En primer lugar, consideramos que la meta de la educación emocional no puede ser el bienestar social, ya que este resulta inalcanzable y difícilmente medible. Tampoco puede reducir su objetivo al bienestar personal, ya que estaríamos considerando que un sentimiento concreto, el de la felicidad, es la única aspiración del ser humano, mientras que las personas parecen desear la vida, con todas sus consecuencias. En segundo lugar, proponemos que debe evitarse la división dicotómica entre emociones positivas y negativas, y, por lo tanto, la promoción de las primeras y la denostación de las segundas. Las emociones deben ser exploradas en toda su complejidad y se debe evitar la imposición de etiquetas que puedan clasificarlas erróneamente. En tercer lugar, señalamos la peligrosidad de confundir la educación emocional con la educación ética y moral, ya que su sentido, su trayectoria, su aplicación y su espacio educativo no es el mismo. Cada una de ellas debe transitar su recorrido particular, por su propio beneficio y autonomía. En cuarto lugar, consideramos necesario dilucidar las implicaciones de la psicología en los procesos educativos relacionados con la educación emocional, con el objetivo de que los docentes la puedan introducir en las aulas de forma cómoda y profesional. En último lugar, resulta necesario replantearse si las emociones son educables, considerar la parte genética y la parte cultural de estas, y clarificar el ámbito de actuación en el que la educación emocional puede instalarse.

En cuanto al sentido de la educación emocional nos gustaría defender que su objetivo no es la educación de las emociones, sino su exploración, su conocimiento, su vivencia, su experimentación, su expresión y la valoración de su interés. Las emociones son un aspecto fundamental del ser humano, ya que le impulsan a la vida, entroncan con la profundidad de su ser y le plantean situaciones de excitación, de entusiasmo y de conmoción que le llevan a vivir intensamente, al tiempo que le permiten afirmar el sentido de seguir viviendo. Como señala Mora (2017): “[…] nuestro sistema emocional es la guía que da luz e ilumina todos nuestros planes y sentido para seguir vivos. La emoción es el ingrediente que permite el encendido de la conducta” (pp. 151-152).
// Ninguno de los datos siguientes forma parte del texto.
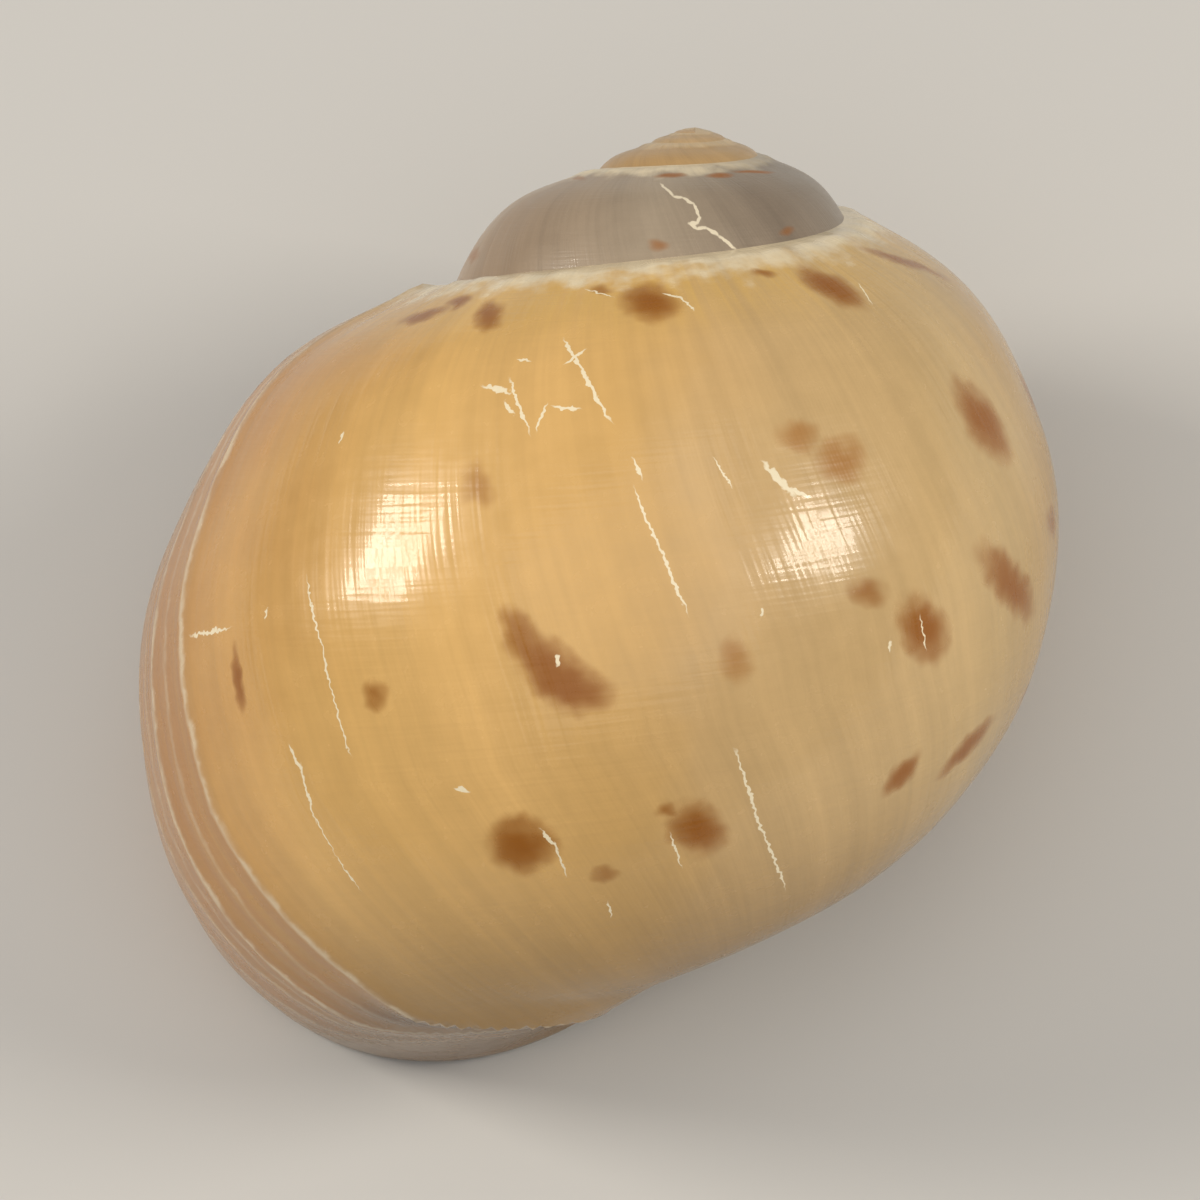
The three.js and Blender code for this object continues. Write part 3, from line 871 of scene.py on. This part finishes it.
def glaze_material():
    material = bpy.data.materials.new("shell_glaze")
    material.use_nodes = True
    material.node_tree.nodes.clear()
    g = Graph(material.node_tree)

    # Where a point is: on the growth map in mm, as turn and angle, and in space in mm
    place = g.add("ShaderNodeUVMap", {}, uv_map="Growth").outputs[0]
    split = g.add("ShaderNodeSeparateXYZ", {0: place}).outputs
    turn = g.math("DIVIDE", split[0], MM_PER_TURN)
    angle = g.math("DIVIDE", split[1], MM_PER_DEGREE)
    line_turn = g.add("ShaderNodeAttribute", {}, attribute_name="growth_line").outputs["Fac"]
    line = g.math("MULTIPLY", line_turn, MM_PER_TURN)
    glazed = g.add("ShaderNodeAttribute", {}, attribute_name="glaze").outputs["Fac"]
    here = g.add("ShaderNodeTexCoord", {}).outputs["Object"]
    space = g.add("ShaderNodeVectorMath", {0: here, "Scale": 1 / MM}, operation="SCALE").outputs[0]

    # Noise stretched along the growth lines, and across them
    def streaks(along_line, along_whorl, detail):
        vector = g.vector(g.times(line, along_line), g.times(split[1], along_whorl))
        return g.noise(vector, detail=detail)

    clouds = g.noise(space, scale=CLOUD_SCALE, detail=3.0)
    mottle = g.noise(space, scale=MOTTLE_SCALE, detail=3.0)
    bands = streaks(BAND_SCALE, BAND_SCALE * STRETCH, 2.0)
    threads = streaks(THREAD_SCALE, THREAD_SCALE * STRETCH, 2.0)

    colour = ground_colour(g, turn, angle, clouds, mottle, threads)
    colour = growth_shading(g, colour, bands, threads, mottle)
    colour = late_growth(g, colour, line_turn, angle, threads, mottle)
    colour, brown = markings(g, colour, place, space)
    colour = g.mix(glazed, colour, tint(*GLAZE_CREAM))

    # Relief too fine for the mesh: growth striae, spiral striae and a soft unevenness, in mm
    growth_striae = streaks(GROWTH_STRIA_SCALE, GROWTH_STRIA_SCALE * STRETCH, 1.0)
    spiral_striae = streaks(SPIRAL_STRIA_SCALE * STRETCH, SPIRAL_STRIA_SCALE, 1.0)
    uneven = g.noise(space, scale=MOTTLE_SCALE, detail=1.0)
    fine = g.times(growth_striae, GROWTH_STRIA_HEIGHT)
    fine = g.math("MULTIPLY_ADD", spiral_striae, SPIRAL_STRIA_HEIGHT, fine)
    fine = g.math("MULTIPLY_ADD", uneven, UNEVEN_HEIGHT, fine)
    bump = g.add("ShaderNodeBump", {"Height": fine, "Distance": MM, "Strength": 1.0}).outputs[0]

    roughness = g.rise(mottle, 0.3, 0.7, *ROUGHNESS)
    early = g.rise(turn, *EARLY_WHORL_TURNS, 0.0, EARLY_WHORL_ROUGHNESS)
    roughness = g.math("ADD", roughness, early)
    roughness = g.math("ADD", roughness, g.times(brown, SPOT_ROUGHNESS))
    shader = g.add("ShaderNodeBsdfPrincipled", {
        "Base Color": colour,
        "Roughness": roughness,
        "Normal": bump,
        "Coat Normal": bump,
        "Coat Weight": COAT_WEIGHT,
        "Coat Roughness": COAT_ROUGHNESS,
        "IOR": IOR,
    })
    g.add("ShaderNodeOutputMaterial", {"Surface": shader.outputs[0]})
    return material


# Stage ------------------------------------------------------------------------------------------
FLOOR_COLOUR = (0.64, 0.63, 0.61, 1)
FLOOR_SIZE = 2.0


def build_floor():
    bpy.ops.mesh.primitive_plane_add(size=FLOOR_SIZE, location=(0, 0, 0))
    floor = bpy.context.object
    floor.name = "floor"
    material = bpy.data.materials.new("floor_paper")
    material.use_nodes = True
    material.node_tree.nodes.clear()
    g = Graph(material.node_tree)
    paper = g.add("ShaderNodeBsdfDiffuse", {"Color": FLOOR_COLOUR})
    g.add("ShaderNodeOutputMaterial", {"Surface": paper.outputs[0]})
    floor.data.materials.append(material)
    return floor


# The camera looks at the back of the shell, a little from above its base, 320 mm away. Its
# directions are those of the upright shell.
CAMERA_DISTANCE = 320
CAMERA_TILT = 7.15 * DEGREE
CAMERA_ROLL = 1.32 * DEGREE
CAMERA_PIVOT = np.array([0, 0, -19])
CAMERA_LENS = 237.5
SENSOR_WIDTH = 36
FRAMING = np.array([-0.01066, -0.00073])        # slopes to the view's middle, right and up
RIGHT = np.array([1.0, 0, 0])
UP = np.array([0, math.sin(CAMERA_TILT), math.cos(CAMERA_TILT)])
AHEAD = np.array([0, math.cos(CAMERA_TILT), -math.sin(CAMERA_TILT)])


def facing(position, forward, up):
    """The matrix of an object at a place in the frame that looks along forward."""
    forward = Vector(forward).normalized()
    side = forward.cross(Vector(up)).normalized()
    rows = Matrix((side, side.cross(forward), -forward)).transposed().to_4x4()
    rows.translation = Vector(position)
    return rows


def build_camera():
    data = bpy.data.cameras.new("camera")
    data.lens = CAMERA_LENS
    data.sensor_width = SENSOR_WIDTH
    camera = bpy.data.objects.new("camera", data)
    bpy.context.scene.collection.objects.link(camera)
    aim = AHEAD + FRAMING[0] * RIGHT + FRAMING[1] * UP
    up = math.cos(CAMERA_ROLL) * UP - math.sin(CAMERA_ROLL) * RIGHT
    position = placed(CAMERA_PIVOT - CAMERA_DISTANCE * AHEAD)
    camera.matrix_world = facing(position, REST @ aim, REST @ up)
    bpy.context.scene.camera = camera


def add_area_light(name, position, target, size, watts, up, colour):
    data = bpy.data.lights.new(name, "AREA")
    data.shape = "RECTANGLE"
    data.size, data.size_y = size
    data.energy = watts
    data.color = colour
    light = bpy.data.objects.new(name, data)
    bpy.context.scene.collection.objects.link(light)
    forward = np.asarray(target) - np.asarray(position)
    light.matrix_world = facing(position, forward, up)


# Window lights: point that reflects them and direction towards them on the upright shell,
# watts a pane, and tilt of the panes in degrees
WINDOWS = (
    ("window_left", (-11.4, -14.9, -16.1), (-0.864, -0.316, 0.390), 0.26, 0),
    ("window_right", (5.2, -16.0, -14.9), (0.707, -0.609, 0.359), 0.24, -20),
)
WINDOW_DISTANCE = 400
PANE = (0.030, 0.130)
PANE_SPACING = 0.047
PANE_COLOUR = (1.0, 0.93, 0.82)

SOFTBOX_PLACE = (0.0, -0.30, 0.85)
SOFTBOX_TARGET = (0, 0, 0.01)
SOFTBOX_SIZE = (1.1, 1.1)
SOFTBOX_WATTS = 3.0
SOFTBOX_COLOUR = (1.0, 0.96, 0.9)
ROOM_COLOUR = (0.92, 0.95, 1.0, 1)
ROOM_STRENGTH = 0.22


def build_lights():
    for name, spot, towards, watts, tilt in WINDOWS:
        spot, towards = placed(spot), REST @ np.array(towards)
        towards = towards / np.linalg.norm(towards)
        middle = spot + towards * WINDOW_DISTANCE * MM
        turn = Matrix.Rotation(tilt * DEGREE, 3, Vector(towards))
        up = np.array(turn @ Vector(REST @ UP))
        side = np.cross(towards, up)
        side = side / np.linalg.norm(side)
        for i in (-1, 0, 1):
            position = middle + side * PANE_SPACING * i
            pane = f"{name}_{i + 2}"
            add_area_light(pane, position, spot, PANE, watts, up, PANE_COLOUR)
    softbox = SOFTBOX_PLACE, SOFTBOX_TARGET, SOFTBOX_SIZE, SOFTBOX_WATTS
    add_area_light("softbox", *softbox, (0, 1, 0), SOFTBOX_COLOUR)
    bpy.context.scene.view_settings.view_transform = "Standard"
    world = bpy.data.worlds.new("studio")
    bpy.context.scene.world = world
    world.use_nodes = True
    background = world.node_tree.nodes["Background"]
    background.inputs["Color"].default_value = ROOM_COLOUR
    background.inputs["Strength"].default_value = ROOM_STRENGTH


shell = build_shell()
shell.data.materials.append(glaze_material())
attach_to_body(shell, "root")
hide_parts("shell")
build_floor()
build_camera()
build_lights()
La educación emocional cuenta con una materia prima vital, imprescindible, extraordinaria y asombrosa: las emociones. Estas resultan tan importantes para la vida de cada persona, que su aproximación educativa debe intentar responder a este interés, a través de la reflexión, la investigación, la práctica y la apertura a múltiples consideraciones que puedan mejorar su ejecución.

Como señalábamos al comienzo del artículo, la necesidad de la existencia de la educación emocional y de su introducción en la educación formal ya ha sido ampliamente justificada y ha tenido su materialización en la legislación educativa. En la actualidad, sería interesante replantear su alcance y perfilar de forma más realista y coherente su sentido y sus objetivos. En ello se basan las implicaciones prácticas y futuras líneas de investigación que se abren tras este artículo, ya que los aspectos cuestionados constituyen un punto de partida interesante para repensar la educación emocional. Las críticas realizadas deben entenderse en un sentido constructivo y son fruto del interés por contribuir a la realización de una reflexión más profunda que mejore la concepción de la educación emocional.